Jason: Typically once we get past the initial, “Oh, your wife is a pastor?” it can lead to some wonderful conversations. Interestingly, I have learned to generally anticipate the reaction. If my conversation is with a “churched” individual, the more steeped in tradition, the colder the response. This doesn’t bother me. I’m not trying to change their minds. What has been truly rewarding is the conversations I have had with de-churched or unchurched individuals who have responded with some great questions that have led to opening doors to check out a church that would hire a female pastor.
Shannon: At first glance, I think, I don’t really think it has affected me. But as I think about it, I think of the stereotype of how the pastor’s wife has to fill in all the positions that aren’t filled. I ran the kid’s ministry at our last church for two years. It wasn’t the best fit for me, but I did it. When we interviewed for our current church, I said in our interview, “I do not want to do kid’s ministry!” Guess what I’m doing? Kids ministry, because there’s no one else to do it. I also have spoken a couple of times on a Sunday morning, once when my husband was out of town. He told me upon his return that he got a text during the service blasting him for having a woman speak.
What’s essential to thriving alongside a pastor?
Jason: The hardest thing is not going to our nature to protect [our spouses]. There’s a time for that, but it’s not the same time as it might be for a normal husband or wife. You have to show a lot of restraint and realize that God is the protector. For example, there was a pastor in the community who felt he was being wronged by Gina and Trinity. His approach to a meeting was bully-ish. The conversation got very personal; it should never have gone down like that between two followers of Christ. I wanted to jump in and put an end to it. I wanted to defend my wife. But through that confrontation, it established her. My wife is a very strong woman and didn’t need me to step in at the moment.
Shannon: It’s important to take time for your marriage. If your marriage is good, you can handle everything else. Also, self-care. The more I’ve been in ministry, I’ve realized I’m in charge of caring for myself. At times I’ve been bitter about missing out on church worship or certain small groups, but I’ve realized I’m responsible for my own walk with the Lord.
What’s one of the most positive experiences you’ve had with a congregation, when you felt honored, known and loved?

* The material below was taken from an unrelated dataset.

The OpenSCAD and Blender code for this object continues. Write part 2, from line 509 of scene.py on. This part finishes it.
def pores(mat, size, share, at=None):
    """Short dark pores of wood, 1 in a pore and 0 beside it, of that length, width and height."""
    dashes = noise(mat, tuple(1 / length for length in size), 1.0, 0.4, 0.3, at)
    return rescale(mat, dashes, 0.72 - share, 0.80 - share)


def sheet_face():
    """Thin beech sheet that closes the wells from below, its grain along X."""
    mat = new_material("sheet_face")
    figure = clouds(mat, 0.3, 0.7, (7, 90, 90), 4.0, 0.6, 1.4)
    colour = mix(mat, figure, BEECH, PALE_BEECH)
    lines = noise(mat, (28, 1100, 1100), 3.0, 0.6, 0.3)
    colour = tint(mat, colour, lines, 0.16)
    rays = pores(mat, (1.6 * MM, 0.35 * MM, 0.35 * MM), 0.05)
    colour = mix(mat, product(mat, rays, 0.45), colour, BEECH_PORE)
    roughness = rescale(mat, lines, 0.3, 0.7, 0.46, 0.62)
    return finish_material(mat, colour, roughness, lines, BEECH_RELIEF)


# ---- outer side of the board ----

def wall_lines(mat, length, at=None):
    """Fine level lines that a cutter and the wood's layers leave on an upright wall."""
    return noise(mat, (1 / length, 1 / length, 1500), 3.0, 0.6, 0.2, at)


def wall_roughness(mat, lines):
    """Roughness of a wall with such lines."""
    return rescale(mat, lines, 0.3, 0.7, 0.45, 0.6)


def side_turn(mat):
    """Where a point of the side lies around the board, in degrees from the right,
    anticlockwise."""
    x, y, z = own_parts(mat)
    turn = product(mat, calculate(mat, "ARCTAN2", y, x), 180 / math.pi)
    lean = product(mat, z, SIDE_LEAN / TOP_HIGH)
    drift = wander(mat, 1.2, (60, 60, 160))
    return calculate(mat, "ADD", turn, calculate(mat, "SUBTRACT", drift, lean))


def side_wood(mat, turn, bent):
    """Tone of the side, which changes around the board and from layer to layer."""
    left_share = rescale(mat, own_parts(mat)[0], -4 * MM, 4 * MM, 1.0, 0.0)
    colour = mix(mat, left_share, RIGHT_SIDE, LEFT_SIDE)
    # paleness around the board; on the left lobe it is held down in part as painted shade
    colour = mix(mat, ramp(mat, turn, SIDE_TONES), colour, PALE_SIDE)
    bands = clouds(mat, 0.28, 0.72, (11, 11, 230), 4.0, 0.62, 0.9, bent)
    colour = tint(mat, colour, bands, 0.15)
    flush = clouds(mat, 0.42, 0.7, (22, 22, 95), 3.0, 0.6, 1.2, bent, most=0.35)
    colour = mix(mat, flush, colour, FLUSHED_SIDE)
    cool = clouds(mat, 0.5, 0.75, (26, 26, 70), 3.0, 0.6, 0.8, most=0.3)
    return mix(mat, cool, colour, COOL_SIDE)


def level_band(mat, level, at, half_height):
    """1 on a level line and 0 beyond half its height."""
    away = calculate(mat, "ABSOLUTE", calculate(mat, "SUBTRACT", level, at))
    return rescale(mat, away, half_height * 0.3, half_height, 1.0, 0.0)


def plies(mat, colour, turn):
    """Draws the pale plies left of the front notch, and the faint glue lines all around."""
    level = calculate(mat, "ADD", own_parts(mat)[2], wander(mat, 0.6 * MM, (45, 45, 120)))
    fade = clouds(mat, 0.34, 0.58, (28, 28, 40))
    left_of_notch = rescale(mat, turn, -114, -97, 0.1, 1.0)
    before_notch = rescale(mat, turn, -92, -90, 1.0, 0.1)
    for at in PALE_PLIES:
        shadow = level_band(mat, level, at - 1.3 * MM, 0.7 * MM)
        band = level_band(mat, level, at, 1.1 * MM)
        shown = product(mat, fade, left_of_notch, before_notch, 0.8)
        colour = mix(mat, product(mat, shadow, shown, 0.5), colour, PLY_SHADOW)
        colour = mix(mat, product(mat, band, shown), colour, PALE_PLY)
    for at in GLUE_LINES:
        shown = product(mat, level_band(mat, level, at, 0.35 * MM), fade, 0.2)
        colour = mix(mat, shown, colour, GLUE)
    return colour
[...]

Jason: One of the most difficult things for me about making [the move to Pennsylvania] was finding something in the community that both met our needs financially and was also meaningful work. In that transition jobwise, people at the church were so kind. People were sending me all kinds of job openings, all out of care for us. And, the way they love on our kids is as meaningful as anything could be. When people love and take care of what you love, it creates a bond.
Shannon: At our previous church in Texas, I was the children’s director. We were going to do VBS, but I asked, how can we meet a need in our community using our strengths? [In our congregation,] we had all these teachers off in the summer. I found resources on the Wesleyan webpage to develop an educational program called LeapFrog. It was more educational than Bible-based. When I pitched the idea, I was nervous that people wouldn’t accept it. But that church trusted me, they got on board and tried it out. We were able to bring new families into the church [through the program]. I felt that congregation respected me, allowed me to try new things and encouraged me through the process.
What practical encouragement would you give other pastors’ spouses?
Shannon: [As a newlywed,] I started meeting with 10 other pastors’ spouses and realized they were all so different, in terms of church involvement and personality. My advice is to be yourself, to know who that is. If you know who you are and what you’re good at, then you’ll thrive. People can see that and respect you for that. Don’t try to fit any mold.
Jason: Empower yourself! Just go, do it! Get out in the community, embrace the mission. You don’t have to wait to be asked.